Mutants in Avalon
- Front cover of Mutants in Avalon role-playing game sourcebook
- Author: James Wallis, Kevin Siembieda
- Illustrator: Larry MacDougall
- Cover artist: Kevin Fales
- Language: English
- Series: After the Bomb RPG
- Genre: Post-apocalyptic science fiction
- Publisher: Palladium Books
- Publication date: January 1991
- Publication place: United States
- Media type: Print (paperback)
- Pages: 80
- ISBN: 978-0-916211-47-9
- Preceded by: Mutants of the Yucatan
- Followed by: Mutants in Orbit

= Mutants in Avalon =

Mutants in Avalon is the fifth supplement for the After the Bomb role-playing game, originally based on and compatible with Teenage Mutant Ninja Turtles & Other Strangeness. It was published by Palladium Books in January 1991 and uses the Palladium Megaversal system.

==Publication history==
James Wallis was introduced to Kevin Siembieda of Palladium by Erick Wujcik at GenCon 22 in 1989, which led to Wallis producing role-playing game supplements beginning with Mutants in Avalon (1990).

== Setting ==
The storyline of After the Bomb introduced a post-nuclear warfare setting, centered on the Eastern United States, where most of the area is populated by mutated animals and they form the predominant societies, as opposed to the setting of Teenage Mutant Ninja Turtles & Other Strangeness where mutants live on the fringes of human society.
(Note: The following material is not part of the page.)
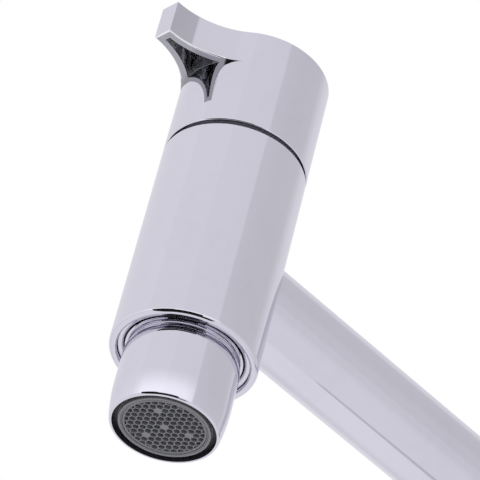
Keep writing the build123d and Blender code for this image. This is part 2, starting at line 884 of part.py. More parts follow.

Mutants in Avalon expands that setting to include Great Britain which is divided into eight neo-feudal kingdoms. The sample plot presented concerns the rise of a new King Arthur and Knights of the Round Table, composed of mutant animals, as well as the threat of pro-human invasion by the organization SAECSN.

The book includes rules on class as a factor in character generation, druidic magic, and a number of new mutant insects as riding beasts and pets.